>> BEGIN Records for this task

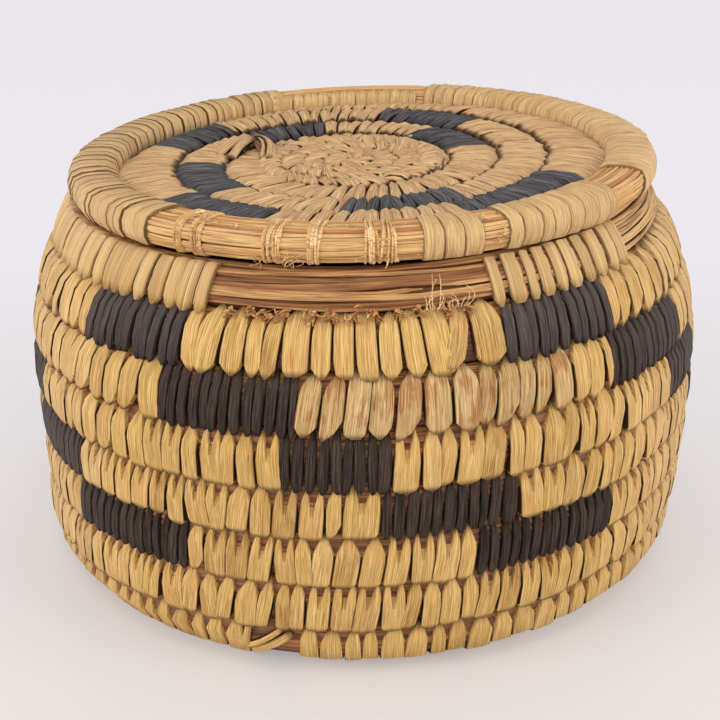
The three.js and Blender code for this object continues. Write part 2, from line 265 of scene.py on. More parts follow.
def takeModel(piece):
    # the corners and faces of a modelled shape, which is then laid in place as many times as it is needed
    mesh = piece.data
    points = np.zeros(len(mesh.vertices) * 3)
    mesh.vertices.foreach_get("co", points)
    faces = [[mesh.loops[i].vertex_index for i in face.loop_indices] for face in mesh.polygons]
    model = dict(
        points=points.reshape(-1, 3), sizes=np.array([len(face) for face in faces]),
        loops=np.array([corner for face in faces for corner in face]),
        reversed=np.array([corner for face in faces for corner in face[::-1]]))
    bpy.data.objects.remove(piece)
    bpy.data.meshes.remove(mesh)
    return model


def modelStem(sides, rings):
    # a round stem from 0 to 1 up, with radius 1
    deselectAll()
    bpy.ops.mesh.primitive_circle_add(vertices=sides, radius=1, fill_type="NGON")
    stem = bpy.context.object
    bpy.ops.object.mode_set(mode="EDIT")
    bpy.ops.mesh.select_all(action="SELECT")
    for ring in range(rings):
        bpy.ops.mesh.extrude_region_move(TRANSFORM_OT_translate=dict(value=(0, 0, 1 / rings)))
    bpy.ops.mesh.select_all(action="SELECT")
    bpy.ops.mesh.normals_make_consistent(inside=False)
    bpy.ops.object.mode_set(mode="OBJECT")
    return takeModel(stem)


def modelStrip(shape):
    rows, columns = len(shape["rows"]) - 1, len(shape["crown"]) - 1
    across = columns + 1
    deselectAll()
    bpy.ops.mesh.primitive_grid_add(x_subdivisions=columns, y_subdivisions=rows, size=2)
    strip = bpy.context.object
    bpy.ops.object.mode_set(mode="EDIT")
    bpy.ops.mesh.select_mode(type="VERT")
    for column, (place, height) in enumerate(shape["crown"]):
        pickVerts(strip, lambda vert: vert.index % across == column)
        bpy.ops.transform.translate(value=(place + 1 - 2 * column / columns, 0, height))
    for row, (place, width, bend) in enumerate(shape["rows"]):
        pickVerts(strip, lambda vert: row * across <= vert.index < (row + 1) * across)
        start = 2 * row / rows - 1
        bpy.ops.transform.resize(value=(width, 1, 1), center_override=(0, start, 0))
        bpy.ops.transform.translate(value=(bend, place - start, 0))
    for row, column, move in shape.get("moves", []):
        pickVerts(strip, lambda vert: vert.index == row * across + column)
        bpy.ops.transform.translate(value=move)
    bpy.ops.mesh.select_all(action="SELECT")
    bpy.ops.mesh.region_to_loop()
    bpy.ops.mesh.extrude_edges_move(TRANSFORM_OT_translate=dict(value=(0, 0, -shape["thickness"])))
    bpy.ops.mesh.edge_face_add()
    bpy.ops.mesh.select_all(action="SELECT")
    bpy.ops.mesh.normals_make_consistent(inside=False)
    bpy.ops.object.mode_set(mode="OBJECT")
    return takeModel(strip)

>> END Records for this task
>> BEGIN Records for this task

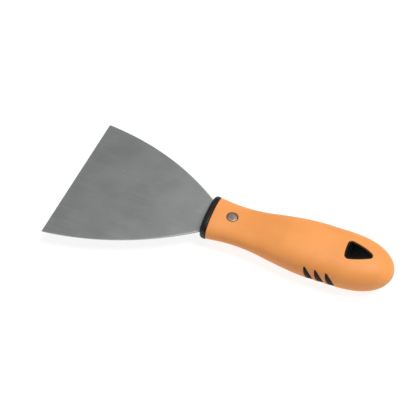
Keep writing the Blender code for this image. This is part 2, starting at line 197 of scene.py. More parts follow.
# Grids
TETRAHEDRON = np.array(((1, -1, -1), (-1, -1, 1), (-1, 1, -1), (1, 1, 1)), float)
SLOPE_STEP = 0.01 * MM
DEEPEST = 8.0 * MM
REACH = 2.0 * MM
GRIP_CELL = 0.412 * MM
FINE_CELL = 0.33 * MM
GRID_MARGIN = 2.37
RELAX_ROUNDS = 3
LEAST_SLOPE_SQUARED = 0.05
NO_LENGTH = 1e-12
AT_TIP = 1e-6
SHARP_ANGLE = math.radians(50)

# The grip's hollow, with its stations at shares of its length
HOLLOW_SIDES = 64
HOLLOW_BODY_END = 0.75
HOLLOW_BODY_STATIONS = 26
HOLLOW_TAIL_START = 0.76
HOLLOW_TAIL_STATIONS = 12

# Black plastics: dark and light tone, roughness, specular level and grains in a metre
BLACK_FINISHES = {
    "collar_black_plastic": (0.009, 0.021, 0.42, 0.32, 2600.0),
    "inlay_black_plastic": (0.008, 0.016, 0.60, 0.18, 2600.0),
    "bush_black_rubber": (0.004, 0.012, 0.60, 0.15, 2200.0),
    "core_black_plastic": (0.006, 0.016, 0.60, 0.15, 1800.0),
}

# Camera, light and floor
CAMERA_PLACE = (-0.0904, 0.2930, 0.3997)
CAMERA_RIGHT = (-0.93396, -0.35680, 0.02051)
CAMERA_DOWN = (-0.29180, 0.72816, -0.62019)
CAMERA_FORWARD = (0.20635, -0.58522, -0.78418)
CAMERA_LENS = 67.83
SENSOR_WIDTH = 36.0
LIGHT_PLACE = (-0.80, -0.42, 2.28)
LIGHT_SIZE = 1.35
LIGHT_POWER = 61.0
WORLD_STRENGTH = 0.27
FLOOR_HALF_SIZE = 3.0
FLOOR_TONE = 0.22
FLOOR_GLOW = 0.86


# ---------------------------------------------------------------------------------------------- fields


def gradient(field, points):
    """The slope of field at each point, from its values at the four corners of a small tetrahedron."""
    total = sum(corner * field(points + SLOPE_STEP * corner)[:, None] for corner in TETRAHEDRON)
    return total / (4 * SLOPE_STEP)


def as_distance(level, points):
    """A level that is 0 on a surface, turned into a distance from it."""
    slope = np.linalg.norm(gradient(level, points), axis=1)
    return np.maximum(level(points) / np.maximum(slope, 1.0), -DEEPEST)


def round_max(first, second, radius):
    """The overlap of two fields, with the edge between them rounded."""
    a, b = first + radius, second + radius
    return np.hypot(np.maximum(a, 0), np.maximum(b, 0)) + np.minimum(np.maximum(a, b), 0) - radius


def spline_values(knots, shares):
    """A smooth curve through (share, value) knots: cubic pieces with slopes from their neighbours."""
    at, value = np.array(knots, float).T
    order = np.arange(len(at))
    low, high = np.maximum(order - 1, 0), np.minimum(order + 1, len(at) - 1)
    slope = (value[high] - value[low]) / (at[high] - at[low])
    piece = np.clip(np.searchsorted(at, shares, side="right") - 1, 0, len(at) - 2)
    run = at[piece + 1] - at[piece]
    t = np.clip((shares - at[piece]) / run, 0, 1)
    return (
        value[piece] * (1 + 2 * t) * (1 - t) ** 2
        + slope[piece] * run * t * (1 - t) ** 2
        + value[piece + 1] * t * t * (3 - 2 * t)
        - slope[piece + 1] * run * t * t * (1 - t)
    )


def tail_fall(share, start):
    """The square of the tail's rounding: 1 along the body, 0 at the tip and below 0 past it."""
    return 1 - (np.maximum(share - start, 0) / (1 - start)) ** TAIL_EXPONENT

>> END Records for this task
>> BEGIN Records for this task

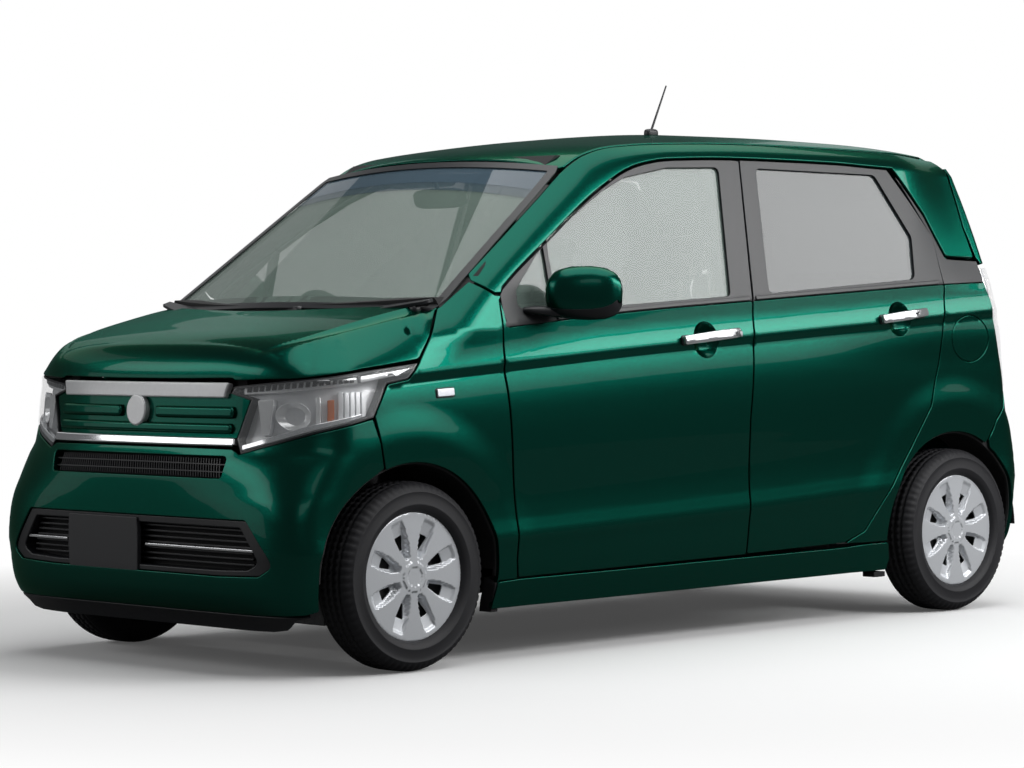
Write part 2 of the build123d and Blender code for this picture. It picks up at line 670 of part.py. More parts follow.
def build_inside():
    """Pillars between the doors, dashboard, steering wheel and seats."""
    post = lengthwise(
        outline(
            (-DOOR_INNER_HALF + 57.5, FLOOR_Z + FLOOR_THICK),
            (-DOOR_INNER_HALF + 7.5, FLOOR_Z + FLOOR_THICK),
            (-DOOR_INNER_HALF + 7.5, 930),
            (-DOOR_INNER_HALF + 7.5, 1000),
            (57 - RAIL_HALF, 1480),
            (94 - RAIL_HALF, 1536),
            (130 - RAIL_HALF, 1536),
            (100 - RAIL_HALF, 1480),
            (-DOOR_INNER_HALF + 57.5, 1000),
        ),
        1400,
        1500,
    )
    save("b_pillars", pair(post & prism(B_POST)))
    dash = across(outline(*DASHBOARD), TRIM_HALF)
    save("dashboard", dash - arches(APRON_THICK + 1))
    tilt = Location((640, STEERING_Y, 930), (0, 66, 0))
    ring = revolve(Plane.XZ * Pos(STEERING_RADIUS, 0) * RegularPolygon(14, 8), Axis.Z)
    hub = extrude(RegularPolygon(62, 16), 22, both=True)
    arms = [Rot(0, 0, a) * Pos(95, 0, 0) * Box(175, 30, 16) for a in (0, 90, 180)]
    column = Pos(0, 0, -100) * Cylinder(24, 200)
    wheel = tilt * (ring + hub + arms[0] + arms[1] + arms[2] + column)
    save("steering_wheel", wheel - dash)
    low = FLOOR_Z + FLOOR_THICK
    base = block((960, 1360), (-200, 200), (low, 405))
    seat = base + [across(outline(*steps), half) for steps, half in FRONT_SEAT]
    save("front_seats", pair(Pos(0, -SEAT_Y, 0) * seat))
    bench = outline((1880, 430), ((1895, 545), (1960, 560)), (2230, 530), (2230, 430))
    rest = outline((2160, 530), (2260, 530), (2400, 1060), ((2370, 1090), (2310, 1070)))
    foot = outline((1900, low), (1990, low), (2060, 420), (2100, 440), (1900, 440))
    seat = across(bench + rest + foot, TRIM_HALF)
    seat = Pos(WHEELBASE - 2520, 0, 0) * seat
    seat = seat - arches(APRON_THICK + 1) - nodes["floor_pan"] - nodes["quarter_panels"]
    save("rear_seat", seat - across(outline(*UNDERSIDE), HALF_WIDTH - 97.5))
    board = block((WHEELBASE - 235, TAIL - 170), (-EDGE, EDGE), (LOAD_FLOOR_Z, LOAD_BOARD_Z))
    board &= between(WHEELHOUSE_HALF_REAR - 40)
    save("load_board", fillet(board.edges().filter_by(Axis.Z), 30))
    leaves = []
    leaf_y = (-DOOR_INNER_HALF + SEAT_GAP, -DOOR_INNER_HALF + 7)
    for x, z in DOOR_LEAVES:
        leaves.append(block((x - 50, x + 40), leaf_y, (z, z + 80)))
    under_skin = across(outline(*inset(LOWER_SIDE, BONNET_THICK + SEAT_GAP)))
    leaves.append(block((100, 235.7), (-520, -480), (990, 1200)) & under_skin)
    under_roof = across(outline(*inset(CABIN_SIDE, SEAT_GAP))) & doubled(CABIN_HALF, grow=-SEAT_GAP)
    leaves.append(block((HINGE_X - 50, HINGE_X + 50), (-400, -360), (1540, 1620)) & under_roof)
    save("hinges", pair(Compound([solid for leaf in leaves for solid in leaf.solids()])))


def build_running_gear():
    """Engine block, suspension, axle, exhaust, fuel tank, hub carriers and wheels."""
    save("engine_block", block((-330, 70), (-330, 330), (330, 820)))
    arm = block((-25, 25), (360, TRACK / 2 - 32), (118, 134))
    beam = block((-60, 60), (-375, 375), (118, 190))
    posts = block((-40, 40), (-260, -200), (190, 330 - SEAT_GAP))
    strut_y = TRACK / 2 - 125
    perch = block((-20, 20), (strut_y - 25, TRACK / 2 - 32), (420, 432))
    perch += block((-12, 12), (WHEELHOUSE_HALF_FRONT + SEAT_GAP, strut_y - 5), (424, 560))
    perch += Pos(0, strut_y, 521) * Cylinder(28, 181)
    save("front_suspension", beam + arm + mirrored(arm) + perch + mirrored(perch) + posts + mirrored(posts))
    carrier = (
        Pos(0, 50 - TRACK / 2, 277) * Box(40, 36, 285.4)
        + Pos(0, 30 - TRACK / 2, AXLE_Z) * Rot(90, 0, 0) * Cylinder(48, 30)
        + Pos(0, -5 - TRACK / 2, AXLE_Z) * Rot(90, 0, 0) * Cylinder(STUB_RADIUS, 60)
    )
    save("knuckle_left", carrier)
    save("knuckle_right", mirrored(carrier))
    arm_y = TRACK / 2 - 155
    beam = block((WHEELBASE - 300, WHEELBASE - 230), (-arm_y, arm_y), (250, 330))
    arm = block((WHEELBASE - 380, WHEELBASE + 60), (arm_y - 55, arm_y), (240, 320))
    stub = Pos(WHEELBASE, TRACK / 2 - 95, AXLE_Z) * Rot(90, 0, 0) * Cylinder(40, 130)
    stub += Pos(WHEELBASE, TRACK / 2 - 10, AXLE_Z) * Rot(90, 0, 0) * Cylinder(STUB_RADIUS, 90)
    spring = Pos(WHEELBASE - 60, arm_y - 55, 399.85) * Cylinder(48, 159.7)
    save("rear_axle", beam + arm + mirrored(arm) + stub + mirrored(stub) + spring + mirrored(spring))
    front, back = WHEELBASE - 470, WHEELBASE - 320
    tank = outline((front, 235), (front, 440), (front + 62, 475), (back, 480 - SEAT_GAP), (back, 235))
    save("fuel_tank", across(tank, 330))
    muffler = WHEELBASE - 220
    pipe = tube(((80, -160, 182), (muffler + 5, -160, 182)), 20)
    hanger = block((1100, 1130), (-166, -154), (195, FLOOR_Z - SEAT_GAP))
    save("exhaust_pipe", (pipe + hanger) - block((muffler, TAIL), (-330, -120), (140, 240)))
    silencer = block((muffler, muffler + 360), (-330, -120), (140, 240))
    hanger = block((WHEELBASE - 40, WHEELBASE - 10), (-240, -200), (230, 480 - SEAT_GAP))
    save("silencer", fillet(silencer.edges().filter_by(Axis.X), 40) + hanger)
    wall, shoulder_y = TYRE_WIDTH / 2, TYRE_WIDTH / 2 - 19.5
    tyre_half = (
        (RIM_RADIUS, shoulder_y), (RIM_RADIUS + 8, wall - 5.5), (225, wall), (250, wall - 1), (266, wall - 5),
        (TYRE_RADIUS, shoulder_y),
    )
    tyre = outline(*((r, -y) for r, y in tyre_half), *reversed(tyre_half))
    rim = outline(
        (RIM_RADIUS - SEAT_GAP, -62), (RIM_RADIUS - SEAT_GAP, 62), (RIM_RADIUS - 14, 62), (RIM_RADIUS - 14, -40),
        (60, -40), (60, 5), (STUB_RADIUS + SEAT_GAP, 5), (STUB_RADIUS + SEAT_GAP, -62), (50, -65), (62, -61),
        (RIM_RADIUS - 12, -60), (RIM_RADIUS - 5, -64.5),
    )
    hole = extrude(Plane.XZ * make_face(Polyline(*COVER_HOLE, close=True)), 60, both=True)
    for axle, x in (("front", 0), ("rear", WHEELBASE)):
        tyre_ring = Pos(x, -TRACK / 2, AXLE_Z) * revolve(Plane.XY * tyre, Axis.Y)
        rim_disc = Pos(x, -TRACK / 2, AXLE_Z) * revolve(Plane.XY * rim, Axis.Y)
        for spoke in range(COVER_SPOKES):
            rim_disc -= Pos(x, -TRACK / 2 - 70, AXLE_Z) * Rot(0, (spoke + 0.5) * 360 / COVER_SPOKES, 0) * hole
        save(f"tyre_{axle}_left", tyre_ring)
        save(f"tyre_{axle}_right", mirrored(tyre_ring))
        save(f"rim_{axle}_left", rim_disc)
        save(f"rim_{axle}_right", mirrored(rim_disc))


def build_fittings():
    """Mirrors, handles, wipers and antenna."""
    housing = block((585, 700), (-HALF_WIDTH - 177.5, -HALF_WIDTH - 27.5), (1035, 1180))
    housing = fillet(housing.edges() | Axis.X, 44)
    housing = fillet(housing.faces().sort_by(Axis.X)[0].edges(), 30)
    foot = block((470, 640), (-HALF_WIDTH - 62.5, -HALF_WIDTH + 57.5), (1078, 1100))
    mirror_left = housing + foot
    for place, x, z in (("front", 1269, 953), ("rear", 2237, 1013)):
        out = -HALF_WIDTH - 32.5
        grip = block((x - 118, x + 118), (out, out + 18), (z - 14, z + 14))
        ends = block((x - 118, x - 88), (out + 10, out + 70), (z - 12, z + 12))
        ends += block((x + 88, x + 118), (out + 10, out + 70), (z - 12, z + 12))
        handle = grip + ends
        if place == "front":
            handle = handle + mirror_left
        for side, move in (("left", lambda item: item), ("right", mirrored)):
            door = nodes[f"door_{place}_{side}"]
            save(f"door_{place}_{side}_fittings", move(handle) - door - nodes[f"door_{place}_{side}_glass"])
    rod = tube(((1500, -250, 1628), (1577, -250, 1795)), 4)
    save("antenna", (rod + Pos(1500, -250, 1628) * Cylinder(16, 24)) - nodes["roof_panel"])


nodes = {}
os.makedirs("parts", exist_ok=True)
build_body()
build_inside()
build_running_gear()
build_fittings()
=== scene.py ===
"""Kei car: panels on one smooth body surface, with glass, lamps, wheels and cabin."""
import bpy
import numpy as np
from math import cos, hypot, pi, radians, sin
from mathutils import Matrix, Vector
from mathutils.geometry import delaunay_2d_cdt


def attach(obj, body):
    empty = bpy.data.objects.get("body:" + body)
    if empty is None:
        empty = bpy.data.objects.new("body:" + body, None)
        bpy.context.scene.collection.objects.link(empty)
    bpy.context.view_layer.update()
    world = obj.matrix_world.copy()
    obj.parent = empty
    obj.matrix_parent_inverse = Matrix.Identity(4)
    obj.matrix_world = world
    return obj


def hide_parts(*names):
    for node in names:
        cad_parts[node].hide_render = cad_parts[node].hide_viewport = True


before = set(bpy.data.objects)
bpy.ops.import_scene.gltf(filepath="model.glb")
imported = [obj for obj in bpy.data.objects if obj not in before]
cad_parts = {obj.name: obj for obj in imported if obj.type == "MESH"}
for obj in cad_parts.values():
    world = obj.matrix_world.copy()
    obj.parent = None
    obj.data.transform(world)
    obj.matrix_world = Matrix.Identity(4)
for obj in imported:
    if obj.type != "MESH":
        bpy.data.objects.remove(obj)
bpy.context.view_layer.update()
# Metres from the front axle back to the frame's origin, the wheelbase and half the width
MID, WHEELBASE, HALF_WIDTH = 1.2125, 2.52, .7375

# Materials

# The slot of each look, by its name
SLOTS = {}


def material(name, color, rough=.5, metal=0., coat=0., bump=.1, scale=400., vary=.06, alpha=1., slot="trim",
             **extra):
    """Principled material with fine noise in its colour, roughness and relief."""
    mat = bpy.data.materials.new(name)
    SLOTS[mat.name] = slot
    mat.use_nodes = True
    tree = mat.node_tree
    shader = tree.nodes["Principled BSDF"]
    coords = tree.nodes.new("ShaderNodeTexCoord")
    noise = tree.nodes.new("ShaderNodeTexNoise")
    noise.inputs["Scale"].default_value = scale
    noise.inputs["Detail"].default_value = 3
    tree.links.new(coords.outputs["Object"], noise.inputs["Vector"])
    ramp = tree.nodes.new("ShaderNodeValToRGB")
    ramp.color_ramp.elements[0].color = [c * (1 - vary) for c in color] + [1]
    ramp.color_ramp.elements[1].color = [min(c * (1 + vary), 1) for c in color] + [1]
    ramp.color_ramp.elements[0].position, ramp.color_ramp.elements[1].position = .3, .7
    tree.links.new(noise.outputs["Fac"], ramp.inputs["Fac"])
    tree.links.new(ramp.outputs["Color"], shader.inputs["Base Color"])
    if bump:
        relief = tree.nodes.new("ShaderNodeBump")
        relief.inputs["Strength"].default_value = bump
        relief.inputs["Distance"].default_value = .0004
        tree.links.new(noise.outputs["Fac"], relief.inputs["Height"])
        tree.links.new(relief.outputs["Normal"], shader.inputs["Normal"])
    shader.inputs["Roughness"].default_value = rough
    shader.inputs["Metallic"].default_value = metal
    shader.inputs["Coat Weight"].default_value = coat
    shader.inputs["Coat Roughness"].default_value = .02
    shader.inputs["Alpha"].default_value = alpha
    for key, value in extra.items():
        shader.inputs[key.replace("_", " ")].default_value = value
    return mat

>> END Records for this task

Given instruction:
Retype, word for word, every line from the line with "The three.js and" to the line with "return model", inclusive. Add nothing.

Solution for this exercise:
The three.js and Blender code for this object continues. Write part 2, from line 265 of scene.py on. More parts follow.
def takeModel(piece):
    # the corners and faces of a modelled shape, which is then laid in place as many times as it is needed
    mesh = piece.data
    points = np.zeros(len(mesh.vertices) * 3)
    mesh.vertices.foreach_get("co", points)
    faces = [[mesh.loops[i].vertex_index for i in face.loop_indices] for face in mesh.polygons]
    model = dict(
        points=points.reshape(-1, 3), sizes=np.array([len(face) for face in faces]),
        loops=np.array([corner for face in faces for corner in face]),
        reversed=np.array([corner for face in faces for corner in face[::-1]]))
    bpy.data.objects.remove(piece)
    bpy.data.meshes.remove(mesh)
    return model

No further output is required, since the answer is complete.